Pockets of the Future Blog

Striving to live now as all will live in the future.

Jan
24

Moving From Habit to Ritual to Rhythm

Posted by pockets

Living a more simple life gives you the opportunity to figure out why you move through a day. What is a day for? What should you use an entire day for? How do we best receive the gifts any particular day may hold for us?

A “day” as a unit of meaning gets lost in these modern times of ongoing, complicated projects, communications measured in nano-seconds, bad news beaming in from all over a world that is currently at a different point of its day than we are, and lights on and shopping going 24 hours a day. What are our life goals? Does one day really have much value in relation to those goals?

Yes. A cycle of a day is a basic unit of meaning and functioning built into us by Nature. To ignore it or try to re-shape it into a unit of a different size (the project unit, say, in which time is mostly measured by the beginning and ending of an intense project or the slide on by until the weekend unit which is a life of weekends interrupted by boring bumps in between) robs us of health, well-being and opportunities.

Once we become aware of having the highest life goals and then gradually become willing to mold our lives in such a way that gives us hope of achieving the highest life goals, then “a day” becomes a unit of meaning and of practice of great significance. Creating new habits, for instance, is “a day at a time” venture by definition and is one of our most powerful tools as human beings for making something of ourselves. Given that we have generally managed to make ourselves into creatures rife with bad habits that take us away from anything real, learning the mechanics of transforming positive intentions into actual habits is a life changing necessity. Lots of people have lots to say on this subject. Here is a useful list of 18 Tricks to Make New Habits Stick. This author’s tricks include:

Commit to 30 Days

Make it Daily

Form a Trigger

Replace Lost Needs

Use ‘But’

Associate with Role Models

Know the Benefits

This is a good article to add to our understanding of how to form habits. There are short explanations for each of the 18 tricks and some of the tricks I have never heard of.
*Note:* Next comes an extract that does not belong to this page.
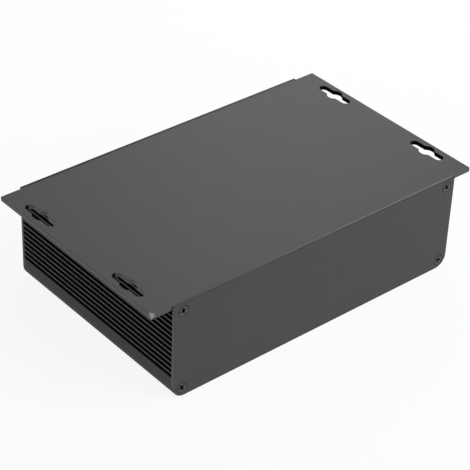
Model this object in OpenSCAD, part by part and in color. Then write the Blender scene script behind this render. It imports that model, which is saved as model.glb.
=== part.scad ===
// Flanged, side-finned aluminium extrusion enclosure with two screwed end panels.
// X runs across the enclosure, Y along the extrusion, Z up. It rests on its plain floor,
// with the flanged plate on top, and the origin is the middle of its footprint.

/* [Extrusion] */
// Width of the body, over the fin tips
body_w = 150; // [130:1:240]
// Height of the body, from the plain floor to the top of the flanged plate
body_h = 45.3; // [38:0.1:80]
// Length of the extrusion, without the end panels
body_l = 100; // [85:1:260]
// Thickness of the flanged plate
plate_t = 2.1; // [1.5:0.1:3]
// Thickness of the floor
floor_t = 2; // [1.5:0.1:3]
// Thickness of the plain side wall below the fins
side_t = 2; // [1.5:0.1:3]
// Thickness of the side wall behind the fins
web_t = 2; // [1.6:0.1:3]
// Outer radius of the two long bottom corners
corner_r = 5.6; // [4:0.1:8]
// Radius broken on the long edges of the flanges
flange_edge_r = 0.3; // [0.1:0.1:0.6]

/* [Flanges] */
// How far each flange stands out past the fin tips
flange_w = 10.2; // [9:0.1:18]
// Width of the narrow part of a keyhole slot
slot_w = 4; // [3:0.1:5]
// Length of a keyhole slot, end to end
slot_l = 18.5; // [14:0.5:30]
// Diameter of the round entry in the middle of a slot
slot_entry_d = 7; // [6:0.1:8]
// Distance between the middles of the two slots of one flange
slot_spacing = 58.6; // [45:0.2:64]
// Distance from the fin tips out to the middle line of the slots
slot_offset = 5.1; // [4.5:0.1:5.4]

/* [Cooling fins] */
// Distance from one fin to the next
fin_pitch = 2.52; // [2.2:0.02:4]
// Thickness of a fin at its tip
fin_tip_t = 0.85; // [0.7:0.05:1.2]
// Thickness of a fin at its root
fin_root_t = 1.15; // [1:0.05:1.5]
// Depth of the grooves between the fins
fin_depth = 2.5; // [1.5:0.1:3]
// Chamfer on the two corners of a fin's tip
fin_tip_c = 0.2; // [0.1:0.05:0.3]
// Fillet radius at the bottom corners of the grooves
groove_r = 0.45; // [0.2:0.05:0.5]
// Height of the plain strip below the fins
strip_h = 10.2; // [10:0.1:14]

/* [Board guides] */
// Thickness of the circuit boards that the guides hold
board_t = 1.6; // [1:0.1:2]
// Play of a board in its guide, both faces together
board_play = 0.3; // [0.2:0.05:0.5]
// Distance from one guide to the next
guide_pitch = 6; // [5.5:0.1:9]
// Thickness of a guide rail
rail_t = 1.2; // [0.9:0.1:1.5]
// How far the guide rails stand in from the wall
rail_depth = 2; // [1.5:0.1:3]
// Least plain wall between the guides and the screw ports or the ledge
guide_margin = 0.4; // [0.2:0.1:1]

/* [Screw ports] */
// Distance from the fin tips in to the screws
screw_side = 4.4; // [4:0.1:5]
// Distance from the floor up to the lower screws
screw_low = 4; // [4:0.1:5]
// Distance from the top of the plate down to the upper screws
screw_high = 3.7; // [3.6:0.1:5]
// Wall round a screw port
port_wall = 1.1; // [0.9:0.1:1.3]
// Width of the gap that opens a port to the inside
port_gap = 1.3; // [1:0.1:1.6]
// Smallest lead-in at the mouth of a port
port_lead = 0.3; // [0.2:0.1:0.5]

/* [End panels] */
// Thickness of an end panel
panel_t = 1.3; // [1.1:0.1:2]
// Diameter of the countersinks at the face of a panel
sink_d = 5.2; // [4.9:0.1:5.4]
// Radial clearance of the screws in the holes of a panel
hole_clear = 0.2; // [0.1:0.05:0.3]

/* [Screws] */
// Diameter of the screws
screw_d = 2.5; // [2.2:0.1:2.8]
// Diameter of the countersunk heads
head_d = 4.6; // [4.4:0.1:4.8]
// Depth of the top of a head below the face of its panel
head_drop = 0.05; // [0.02:0.01:0.08]
// Length of a screw, with its head
screw_l = 8; // [6:0.5:16]
// Radial clearance of the screws in their ports
port_clear = 0.1; // [0.05:0.05:0.2]
// Span of the cross recess
recess_span = 2.6; // [2.2:0.1:2.9]
// Width of an arm of the cross recess
recess_w = 0.65; // [0.4:0.05:0.8]
// Depth of the cross recess
recess_depth = 1.1; // [0.8:0.1:1.3]

/* [Hidden] */
$fn = 64;
ENDS = ["front", "rear"];
CORNERS = ["lower_left", "lower_right", "upper_left", "upper_right"];
function screw_name(e, c) = str(ENDS[e], "_screw_", CORNERS[c]);
PANELS = [for (e = [0, 1]) str(ENDS[e], "_panel")];
SCREWS = [for (e = [0, 1], c = [0:3]) screw_name(e, c)];

anodised_black = "#29292b";
panel_black = "#2a2a2c";
screw_black = "#1e1e20";

// Overlap that lets a cut or a joined shape pass a face
over = 0.5;
half_w = body_w / 2;
plate_z = body_h - plate_t;
fin_root_x = half_w - fin_depth;
web_x = fin_root_x - web_t;
groove_w = fin_pitch - fin_tip_t;
// Half the width of a groove at its bottom, the radius there, and how far its halves overlap
groove_root = (fin_pitch - fin_root_t) / 2;
bed_r = min(groove_r, 0.9 * groove_root);
groove_lap = (groove_root - bed_r) / 2;
fin_zone_h = plate_z - strip_h - groove_w;
fin_count = floor(fin_zone_h / fin_pitch);
function groove_z(i) = strip_h + groove_w / 2 + i * fin_pitch;
screw_x = half_w - screw_side;
screw_z = [screw_low, body_h - screw_high];
port_r = screw_d / 2 + port_clear;
boss_r = port_r + port_wall;
sink_r = sink_d / 2;
hole_r = screw_d / 2 + hole_clear;
// Where the head's cone would still be wider than a port, the lead-in grows with it
lead = max(port_lead, sink_r - panel_t - port_r + port_clear);
guide_w = board_t + board_play;
// Ceiling of the widened space beside the plain strip
ledge_z = strip_h - web_t;
guide_half = guide_w / 2 + rail_t + guide_margin;
guide_low = max(ledge_z, screw_z[0] + boss_r) + guide_half;
guide_high = screw_z[1] - boss_r - guide_half;
guide_count = floor((guide_high - guide_low) / guide_pitch) + 1;
guide_first = (guide_low + guide_high - (guide_count - 1) * guide_pitch) / 2;

// A child and its mirror image about the YZ plane
module both_sides() {
    children();
    mirror([1, 0, 0]) children();
}

// A flat profile in X and Z, extruded along Y about the middle of the body
module along_body(length) {
    rotate([90, 0, 0]) linear_extrude(height = length, center = true) children();
}

// Outline of the body without its flanges: square above, rounded below
module body_outline(half, bottom, radius, top) {
    translate([-half + radius, bottom]) square([2 * (half - radius), radius]);
    translate([-half, bottom + radius]) square([2 * half, top - bottom - radius]);
    for (side = [-1, 1]) translate([side * (half - radius), bottom + radius]) circle(r = radius);
}

// The plate that closes the top and stands out as the two flanges
module plate_profile() {
    reach = half_w + flange_w;
    r = flange_edge_r;
    translate([-reach + r, plate_z]) square([2 * (reach - r), plate_t]);
    translate([-reach, plate_z + r]) square([2 * reach, plate_t - 2 * r]);
    for (side = [-1, 1], z = [plate_z + r, body_h - r]) translate([side * (reach - r), z]) circle(r = r);
}

// Upper half of a groove, from its centre line at zero up to the underside of the next fin
module groove_half() {
    mouth = groove_w / 2;
    flare = mouth + fin_tip_c;
    polygon([
        [0, -groove_lap], [0, groove_root - bed_r], [bed_r, groove_root], [fin_depth - fin_tip_c, mouth],
        [fin_depth, flare], [fin_depth + over, flare + over], [fin_depth + over, -groove_lap]
    ]);
    translate([bed_r, groove_root - bed_r]) circle(r = bed_r);
}

// Upper half of the top groove, which ends flat against the flange
module top_groove_half(height) {
    polygon([
        [0, -groove_lap], [0, height - bed_r], [bed_r, height],
        [fin_depth + over, height], [fin_depth + over, -groove_lap]
    ]);
    translate([bed_r, height - bed_r]) circle(r = bed_r);
}

// The grooves that leave the row of fins standing between the plain strip and the flange
module grooves() {
    for (i = [0:fin_count]) translate([fin_root_x, groove_z(i)]) {
        mirror([0, 1]) groove_half();
        if (i < fin_count) groove_half();
        else top_groove_half(plate_z - groove_z(i));
    }
}

// The hollow of the extrusion: wide beside the plain strip, narrower behind the fins
module cavity_profile() {
    translate([-web_x, ledge_z - over]) square([2 * web_x, plate_z - ledge_z + over]);
    intersection() {
        body_outline(half_w - side_t, floor_t, corner_r - max(side_t, floor_t), plate_z);
        translate([-half_w, 0]) square([2 * half_w, ledge_z]);
    }
}

// The two rails that hold the edge of one board
module guide_profile() {
    for (side = [-1, 1])
        translate([web_x - rail_depth, side * (guide_w + rail_t) / 2 - rail_t / 2])
            square([rail_depth + over, rail_t]);
}

module guides() {
    for (i = [0:guide_count - 1]) translate([0, guide_first + i * guide_pitch]) guide_profile();
}

// Round boss of one screw port, kept inside the outer skin of the body
module port_boss(z) {
    skin_x = z < ledge_z ? half_w - side_t / 2 : fin_root_x - web_t / 2;
    intersection() {
        translate([screw_x, z]) circle(r = boss_r);
        translate([0, floor_t / 2]) square([skin_x, plate_z + plate_t / 2 - floor_t / 2]);
    }
}

// Bore of one screw port, with the gap that opens it towards the middle of the enclosure
module port_bore(z) {
    tilt = z < body_h / 2 ? 135 : 225;
    translate([screw_x, z]) {
        circle(r = port_r);
        rotate(tilt) translate([0, -port_gap / 2]) square([boss_r + over, port_gap]);
    }
}

module extrusion_profile() {
    difference() {
        union() {
            difference() {
                union() {
                    body_outline(half_w, 0, corner_r, plate_z + over);
                    plate_profile();
                }
                cavity_profile();
                both_sides() grooves();
            }
            both_sides() {
                guides();
                for (z = screw_z) port_boss(z);
            }
        }
        both_sides() for (z = screw_z) port_bore(z);
    }
}

// One keyhole slot: a long slot with a round entry for the screw head in its middle
module keyhole_slot() {
    depth = plate_t + 2 * over;
    half = slot_l / 2 - slot_w / 2;
    translate([0, 0, plate_z - over]) {
        cylinder(d = slot_entry_d, h = depth);
        for (end = [-1, 1]) translate([0, end * half, 0]) cylinder(d = slot_w, h = depth);
        translate([-slot_w / 2, -half, 0]) cube([slot_w, 2 * half, depth]);
    }
}

// The lead-in cones at both mouths of one port
module port_leads(z) {
    for (end = [-1, 1])
        translate([screw_x, end * body_l / 2, z])
            rotate([end * 90, 0, 0])
                translate([0, 0, -over])
                    cylinder(r1 = port_r + lead + over, r2 = port_r, h = lead + over);
}

module extrusion() {
    color(anodised_black)
        difference() {
            along_body(body_l) extrusion_profile();
            both_sides() {
                for (y = [-1, 1]) translate([half_w + slot_offset, y * slot_spacing / 2, 0]) keyhole_slot();
                for (z = screw_z) port_leads(z);
            }
        }
}

// A flat plate with the outline of the body and four countersunk holes
module front_panel() {
    color(panel_black)
        translate([0, -(body_l + panel_t) / 2, 0])
            difference() {
                along_body(panel_t) body_outline(half_w, 0, corner_r, body_h);
                both_sides() for (z = screw_z) translate([screw_x, -panel_t / 2, z]) rotate([-90, 0, 0]) sink();
            }
}

// Countersunk hole, entered from the face at zero
module sink() {
    translate([0, 0, -over]) cylinder(r1 = sink_r + over, r2 = hole_r, h = sink_r - hole_r + over);
    translate([0, 0, -over]) cylinder(r = hole_r, h = panel_t + 2 * over);
}

module rear_panel() {
    rotate(180) front_panel();
}

// Countersunk screw with a cross recess; zero is the face of its panel
module screw() {
    rim_z = sink_r - head_d / 2;
    neck_z = sink_r - screw_d / 2;
    tip = screw_d / 8;
    difference() {
        union() {
            translate([0, 0, head_drop]) cylinder(d = head_d, h = rim_z - head_drop);
            translate([0, 0, rim_z]) cylinder(d1 = head_d, d2 = screw_d, h = neck_z - rim_z);
            translate([0, 0, neck_z]) cylinder(d = screw_d, h = screw_l - neck_z - tip);
            translate([0, 0, screw_l - tip]) cylinder(d1 = screw_d, d2 = screw_d - 2 * tip, h = tip);
        }
        cross_recess();
    }
}

// Two crossed slots whose ends slope in towards the bottom
module cross_recess() {
    reach = recess_span / 2;
    foot = recess_w / 2;
    bottom = head_drop + recess_depth;
    for (turn = [0, 90]) rotate([90, 0, turn])
        linear_extrude(height = recess_w, center = true)
            polygon([
                [-reach, -over], [reach, -over], [reach, head_drop],
                [foot, bottom], [-foot, bottom], [-reach, head_drop]
            ]);
}

// The screw of one corner of one end
module panel_screw(e, c) {
    side = c % 2 == 0 ? -1 : 1;
    z = screw_z[floor(c / 2)];
    color(screw_black)
        rotate(e * 180)
            translate([(e == 0 ? side : -side) * screw_x, -body_l / 2 - panel_t, z])
                rotate([-90, 0, 0]) screw();
}

extrusion();
front_panel();
rear_panel();
for (e = [0, 1], c = [0:3])
    panel_screw(e, c);
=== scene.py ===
"""Looks of the flanged, finned aluminium enclosure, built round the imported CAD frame.

Lengths are in metres and angles in degrees, in the frame of the CAD part: X across, Y along and Z up.
"""

import math

import bmesh
import bpy
from mathutils import Matrix, Vector


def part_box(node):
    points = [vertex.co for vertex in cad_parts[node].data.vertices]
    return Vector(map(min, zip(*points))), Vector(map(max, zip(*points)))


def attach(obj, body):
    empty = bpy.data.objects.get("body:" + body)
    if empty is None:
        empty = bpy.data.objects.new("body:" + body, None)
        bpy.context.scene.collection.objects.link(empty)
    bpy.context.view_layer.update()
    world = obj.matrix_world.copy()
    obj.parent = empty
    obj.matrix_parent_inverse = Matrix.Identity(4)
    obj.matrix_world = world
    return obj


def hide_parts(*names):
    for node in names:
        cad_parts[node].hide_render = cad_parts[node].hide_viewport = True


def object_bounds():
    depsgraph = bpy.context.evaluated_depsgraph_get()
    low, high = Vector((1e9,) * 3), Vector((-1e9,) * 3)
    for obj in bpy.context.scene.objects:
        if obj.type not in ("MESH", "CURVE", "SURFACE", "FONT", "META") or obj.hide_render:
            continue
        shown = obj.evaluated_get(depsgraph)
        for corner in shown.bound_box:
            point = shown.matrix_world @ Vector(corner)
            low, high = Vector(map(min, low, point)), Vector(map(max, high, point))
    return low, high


MM = 0.001

# Tolerances: places, vertices that are the same, flat faces and edges that stay sharp
TOLERANCE = 0.02 * MM
SAME_PLACE = 0.001 * MM
FLAT_ANGLE = math.radians(0.5)
SMOOTH_ANGLE = math.radians(28)

# Sizes of the CAD part and limits, by which its faces are chosen
WALL = 2 * MM
FIN_DEPTH = 2.5 * MM
FIN_CHAMFER = 0.2 * MM
WIDEST_FIN_TIP = 1 * MM
SLOT_MARGIN = 1.2 * MM
# How much of a face's normal lies along an axis: more than FLAT in a flat face, more than ALONG also in
# the nearest facet of a rounded edge, more than TURNED or SLANTED in one that roughly faces that way, more
# than LIT_SHARE in a slot's wall that gets a painted highlight, and less than SQUARE in a face that runs
# along the axis
FLAT = 0.99
ALONG = 0.9
TURNED = 0.7
SLANTED = 0.5
LIT_SHARE = 0.3
SQUARE = 0.1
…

Moving from habits to rituals, the same author just wrote another related article on the same web site entitled The Power of Ritual: Conquer Procrastination, Time Wasters and Laziness. (Lifehack.org is a very popular and oft quoted blog with frequently updated posts covering myriad ways to increase productivity and organization in life.) He makes the following apt observation:

Life is wasted in the in-between times. The time between when your alarm first rings and when you finally decide to get out of bed. The time between when you sit at your desk and when productive work begins. The time between making a decision and doing something about it. Slowly your day is whittled away from all the unused in-between moments.

The solution to reclaim these lost middle moments is by creating rituals. Every culture on earth uses rituals to transfer information and encode behaviors that are deemed important. Personal rituals can help you build a better pattern for handling everything from how you wake up to how you work.
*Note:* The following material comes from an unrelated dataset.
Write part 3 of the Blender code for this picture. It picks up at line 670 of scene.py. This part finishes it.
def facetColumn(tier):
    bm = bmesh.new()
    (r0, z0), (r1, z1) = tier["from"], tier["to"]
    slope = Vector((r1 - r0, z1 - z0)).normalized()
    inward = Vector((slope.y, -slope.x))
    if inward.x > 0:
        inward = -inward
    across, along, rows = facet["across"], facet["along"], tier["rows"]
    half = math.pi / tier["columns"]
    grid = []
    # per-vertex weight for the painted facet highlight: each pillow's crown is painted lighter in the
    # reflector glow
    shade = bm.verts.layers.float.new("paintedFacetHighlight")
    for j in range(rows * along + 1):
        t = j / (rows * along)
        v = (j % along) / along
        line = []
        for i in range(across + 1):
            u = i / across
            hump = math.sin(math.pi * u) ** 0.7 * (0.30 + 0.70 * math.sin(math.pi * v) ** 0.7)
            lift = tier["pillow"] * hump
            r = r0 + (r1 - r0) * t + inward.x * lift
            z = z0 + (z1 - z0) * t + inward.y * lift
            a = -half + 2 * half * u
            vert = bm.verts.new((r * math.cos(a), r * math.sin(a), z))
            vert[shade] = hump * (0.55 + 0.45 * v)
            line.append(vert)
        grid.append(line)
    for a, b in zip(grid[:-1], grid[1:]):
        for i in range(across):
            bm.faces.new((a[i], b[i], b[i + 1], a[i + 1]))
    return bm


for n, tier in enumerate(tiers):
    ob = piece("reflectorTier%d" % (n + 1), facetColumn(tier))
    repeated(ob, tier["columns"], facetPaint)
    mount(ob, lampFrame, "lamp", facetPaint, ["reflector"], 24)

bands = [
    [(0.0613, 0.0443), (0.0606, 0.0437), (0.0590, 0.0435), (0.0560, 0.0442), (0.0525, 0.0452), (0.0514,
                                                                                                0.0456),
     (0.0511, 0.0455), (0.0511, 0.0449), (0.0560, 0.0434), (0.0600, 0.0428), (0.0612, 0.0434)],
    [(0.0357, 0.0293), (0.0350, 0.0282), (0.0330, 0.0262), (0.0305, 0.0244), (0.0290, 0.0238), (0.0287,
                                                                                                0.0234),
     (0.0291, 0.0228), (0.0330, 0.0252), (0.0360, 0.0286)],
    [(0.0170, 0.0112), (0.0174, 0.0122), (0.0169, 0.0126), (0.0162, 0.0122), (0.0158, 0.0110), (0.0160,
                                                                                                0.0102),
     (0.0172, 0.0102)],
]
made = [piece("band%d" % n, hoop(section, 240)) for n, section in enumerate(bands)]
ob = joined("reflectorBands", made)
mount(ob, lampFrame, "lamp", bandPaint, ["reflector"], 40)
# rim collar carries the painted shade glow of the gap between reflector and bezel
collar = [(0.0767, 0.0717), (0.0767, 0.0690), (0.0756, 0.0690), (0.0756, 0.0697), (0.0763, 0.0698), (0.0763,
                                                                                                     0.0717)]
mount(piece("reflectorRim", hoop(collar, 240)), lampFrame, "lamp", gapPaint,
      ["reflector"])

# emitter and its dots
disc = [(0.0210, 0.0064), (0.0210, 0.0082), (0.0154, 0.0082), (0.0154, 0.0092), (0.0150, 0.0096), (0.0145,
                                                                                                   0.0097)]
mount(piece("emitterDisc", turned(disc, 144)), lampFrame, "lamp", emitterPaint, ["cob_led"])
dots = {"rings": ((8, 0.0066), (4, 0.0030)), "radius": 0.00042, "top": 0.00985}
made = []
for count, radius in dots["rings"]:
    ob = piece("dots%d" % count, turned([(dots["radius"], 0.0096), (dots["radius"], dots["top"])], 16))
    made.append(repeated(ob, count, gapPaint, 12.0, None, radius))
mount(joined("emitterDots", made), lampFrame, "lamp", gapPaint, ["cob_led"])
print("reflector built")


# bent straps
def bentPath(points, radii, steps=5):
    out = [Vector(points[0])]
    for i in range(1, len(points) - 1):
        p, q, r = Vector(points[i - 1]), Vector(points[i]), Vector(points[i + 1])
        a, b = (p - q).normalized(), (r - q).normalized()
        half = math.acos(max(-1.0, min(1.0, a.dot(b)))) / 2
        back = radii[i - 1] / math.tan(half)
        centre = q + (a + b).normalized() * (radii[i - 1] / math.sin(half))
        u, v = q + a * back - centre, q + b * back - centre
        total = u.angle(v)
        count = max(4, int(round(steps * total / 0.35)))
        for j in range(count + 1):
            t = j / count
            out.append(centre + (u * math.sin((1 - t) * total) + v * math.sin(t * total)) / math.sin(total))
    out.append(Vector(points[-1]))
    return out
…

Unfortunately, when most people see rituals, they see pointless superstitions. Indeed, many rituals are based on a primitive understanding of the world. But by building personal rituals, you get to encode the behaviors you feel are important and cut out the wasted middle moments.

In other words, here rituals are a connected series of habits designed to bring more efficiency to our days without our having to think about it all the time. They are problem solvers one generation up from mere habits. Scott Young, the author, goes on to describe some of his successful rituals covering waking up, web usage, friendliness, working, exercise, sleeping and so on. He also gives some tips for forming successful rituals.

I am not crazy about the word ritual because it often implies a thoughtless carrying out of an action that would otherwise be meaningful if done in full consciousness. His strategies are good and usefully filling idle moments or moments that otherwise slip away from us is excellent. I am constantly searching for hidden pockets of time in my day. Occasionally I find one or two and develop a new habit for that newly discovered little pocket of time.

However, I think the next generation of problem solvers up from rituals is rhythm. A higher goal to reach calls for a deeper response from us. If our goal were to shift from the efficient use of time to uncovering a natural life, for instance, how might our days change? If we were to choose as a goal to consecrate every word and action to Him, would rituals per se suit us any longer? I don’t think so. I think that when we move on to simpler ways of life that spring from a heartfelt desire to focus on Him (or whatever word or idea you want to use to represent the highest and subtlest), each day becomes a significant pearl to be handled with care.

It is perhaps a rhythmic movement through our days that brings us the greatest sense of well-being. Rhythms come from nature whereas rituals are man-made. Each day, after all, is itself made of a rhythm of light and sound and atmosphere all playing together to provide living things with the beat for breathing Him in and breathing Him out. By discovering our inner rhythms in light of our highest goals, we can elevate our approach to our days from a search for efficiency to a search for simple sacredness. By working with nature to construct the details of our lives, we can move from a fragmented approach to one that is deeply holistic. By giving the deepest meaning possible to our use of time, we can find ways to move through our appointed days that accomplishes what needs to be accomplished but in full consciousness.

Each day can then be savored for the blessed opportunity that it is. Each day can then not only be full but also fragrant.